Work to complete »
Repeat each line exactly as it is written.

Data »
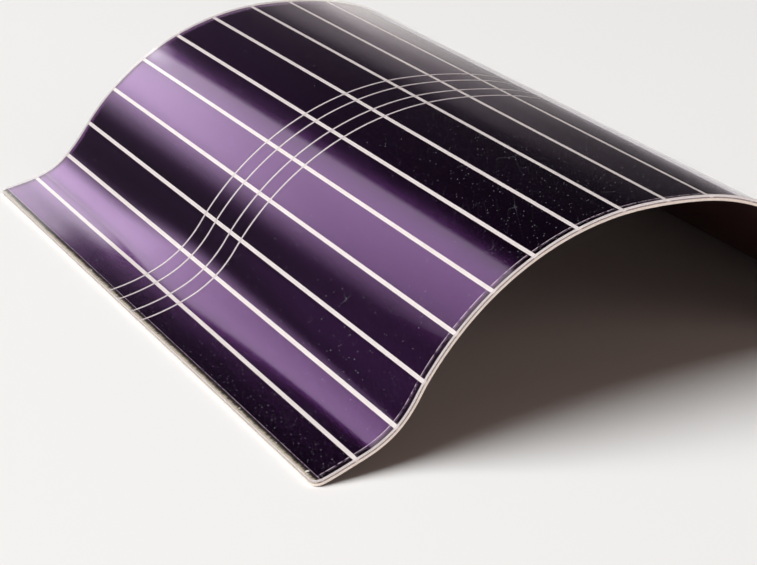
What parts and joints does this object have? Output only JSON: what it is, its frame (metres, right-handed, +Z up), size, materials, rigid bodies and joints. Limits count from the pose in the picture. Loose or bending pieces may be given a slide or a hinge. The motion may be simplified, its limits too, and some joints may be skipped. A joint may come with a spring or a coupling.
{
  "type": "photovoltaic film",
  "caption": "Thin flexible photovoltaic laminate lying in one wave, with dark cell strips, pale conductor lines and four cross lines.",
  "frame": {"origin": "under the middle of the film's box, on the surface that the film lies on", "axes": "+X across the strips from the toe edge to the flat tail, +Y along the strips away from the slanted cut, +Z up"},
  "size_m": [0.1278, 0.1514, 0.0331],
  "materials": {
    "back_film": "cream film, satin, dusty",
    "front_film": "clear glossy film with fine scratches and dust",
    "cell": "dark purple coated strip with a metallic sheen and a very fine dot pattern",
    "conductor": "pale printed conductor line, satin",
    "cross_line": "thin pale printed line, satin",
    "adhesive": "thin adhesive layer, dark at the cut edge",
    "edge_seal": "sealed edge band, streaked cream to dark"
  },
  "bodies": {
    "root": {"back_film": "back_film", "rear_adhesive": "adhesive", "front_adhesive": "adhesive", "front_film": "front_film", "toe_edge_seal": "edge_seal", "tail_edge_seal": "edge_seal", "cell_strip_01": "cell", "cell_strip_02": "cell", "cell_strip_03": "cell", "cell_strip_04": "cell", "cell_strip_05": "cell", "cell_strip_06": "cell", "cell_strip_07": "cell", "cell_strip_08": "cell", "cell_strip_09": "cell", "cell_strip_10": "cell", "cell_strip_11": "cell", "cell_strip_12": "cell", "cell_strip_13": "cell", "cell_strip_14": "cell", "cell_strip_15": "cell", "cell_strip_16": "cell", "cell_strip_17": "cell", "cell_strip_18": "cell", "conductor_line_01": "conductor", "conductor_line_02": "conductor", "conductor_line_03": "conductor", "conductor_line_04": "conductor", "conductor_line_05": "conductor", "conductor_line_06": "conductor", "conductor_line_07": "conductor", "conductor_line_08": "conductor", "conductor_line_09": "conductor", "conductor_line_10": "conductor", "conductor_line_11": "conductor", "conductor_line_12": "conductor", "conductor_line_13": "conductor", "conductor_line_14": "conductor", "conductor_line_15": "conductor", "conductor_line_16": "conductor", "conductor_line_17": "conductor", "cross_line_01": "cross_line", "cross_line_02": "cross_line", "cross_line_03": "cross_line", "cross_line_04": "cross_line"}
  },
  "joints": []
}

Exercise result »
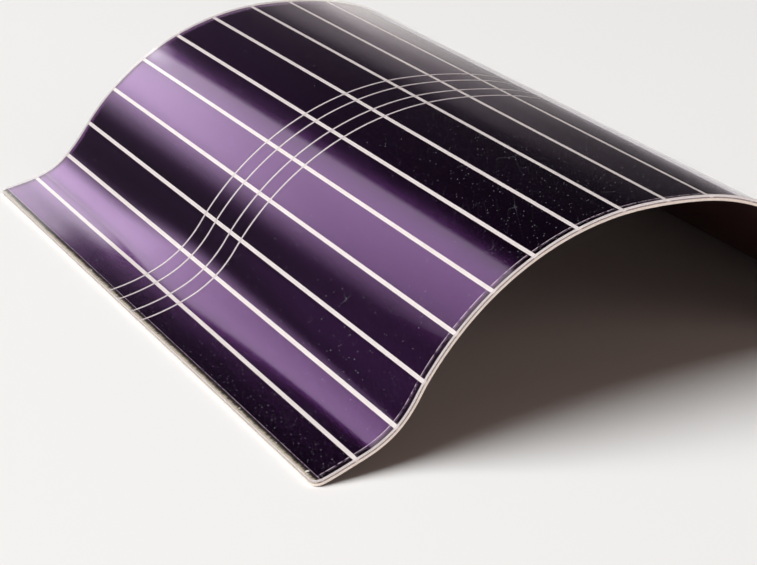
What parts and joints does this object have? Output only JSON: what it is, its frame (metres, right-handed, +Z up), size, materials, rigid bodies and joints. Limits count from the pose in the picture. Loose or bending pieces may be given a slide or a hinge. The motion may be simplified, its limits too, and some joints may be skipped. A joint may come with a spring or a coupling.
{
  "type": "photovoltaic film",
  "caption": "Thin flexible photovoltaic laminate lying in one wave, with dark cell strips, pale conductor lines and four cross lines.",
  "frame": {"origin": "under the middle of the film's box, on the surface that the film lies on", "axes": "+X across the strips from the toe edge to the flat tail, +Y along the strips away from the slanted cut, +Z up"},
  "size_m": [0.1278, 0.1514, 0.0331],
  "materials": {
    "back_film": "cream film, satin, dusty",
    "front_film": "clear glossy film with fine scratches and dust",
    "cell": "dark purple coated strip with a metallic sheen and a very fine dot pattern",
    "conductor": "pale printed conductor line, satin",
    "cross_line": "thin pale printed line, satin",
    "adhesive": "thin adhesive layer, dark at the cut edge",
    "edge_seal": "sealed edge band, streaked cream to dark"
  },
  "bodies": {
    "root": {"back_film": "back_film", "rear_adhesive": "adhesive", "front_adhesive": "adhesive", "front_film": "front_film", "toe_edge_seal": "edge_seal", "tail_edge_seal": "edge_seal", "cell_strip_01": "cell", "cell_strip_02": "cell", "cell_strip_03": "cell", "cell_strip_04": "cell", "cell_strip_05": "cell", "cell_strip_06": "cell", "cell_strip_07": "cell", "cell_strip_08": "cell", "cell_strip_09": "cell", "cell_strip_10": "cell", "cell_strip_11": "cell", "cell_strip_12": "cell", "cell_strip_13": "cell", "cell_strip_14": "cell", "cell_strip_15": "cell", "cell_strip_16": "cell", "cell_strip_17": "cell", "cell_strip_18": "cell", "conductor_line_01": "conductor", "conductor_line_02": "conductor", "conductor_line_03": "conductor", "conductor_line_04": "conductor", "conductor_line_05": "conductor", "conductor_line_06": "conductor", "conductor_line_07": "conductor", "conductor_line_08": "conductor", "conductor_line_09": "conductor", "conductor_line_10": "conductor", "conductor_line_11": "conductor", "conductor_line_12": "conductor", "conductor_line_13": "conductor", "conductor_line_14": "conductor", "conductor_line_15": "conductor", "conductor_line_16": "conductor", "conductor_line_17": "conductor", "cross_line_01": "cross_line", "cross_line_02": "cross_line", "cross_line_03": "cross_line", "cross_line_04": "cross_line"}
  },
  "joints": []
}